Move 4 — installation and sign-off (≈30 words)

These words drive installation schedules and completion notices, a favorite Part 7 pairing.

The crew mounts the sign, secures the bracket, and wires the lighting. The supervisor inspects the install and the client signs off. Collocations: mount the sign, secure the bracket, wire the lighting, inspect the install, sign off on the job.

How TOEIC Link tests this cluster

The test rarely asks for a bare definition. Instead it paraphrases the collocation. A Part 7 work order that says the crew must secure all brackets and wire the lighting before the final inspection may be tested with a question whose correct answer says the electrical connection is completed prior to the review.
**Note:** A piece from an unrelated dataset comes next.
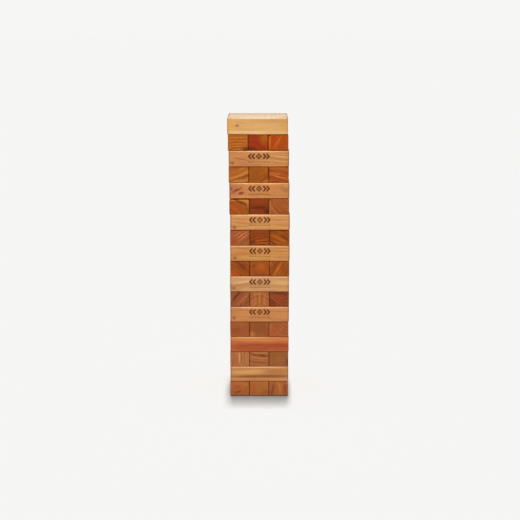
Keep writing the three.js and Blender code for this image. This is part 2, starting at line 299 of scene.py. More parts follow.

Training your eye for that swap is the core skill — see our guide to paraphrase recognition in Part 7 for the full method.

A second favorite is the condition-and-consequence item. A schedule states that if the permit is flagged, fabrication is held until the revised application is approved. The question asks what delays production, and the answer rephrases the permit is flagged as the city requests a change. Read every project document hunting for the action, the deadline, and the consequence.

A 15-minute drill

  1. Cover the collocation lists and write each operational move from memory — survey and proposal, design and permit, fabrication and proofing, installation and sign-off.
  2. Write one short document (40–60 words) for each move: a site survey report, a permit application, a fabrication work order, and an installation completion notice.
  3. For each document, write one paraphrase question and a correct answer that swaps the collocation for a synonym.

If you can produce all four documents and their paraphrase pairs without checking the list, the cluster is locked in.

Key takeaway

Signage-services vocabulary is not a list of nouns — it is a workflow. Learn it as four operational moves, anchor each word to its collocation, and the survey reports and installation schedules on TOEIC Link become predictable rather than surprising.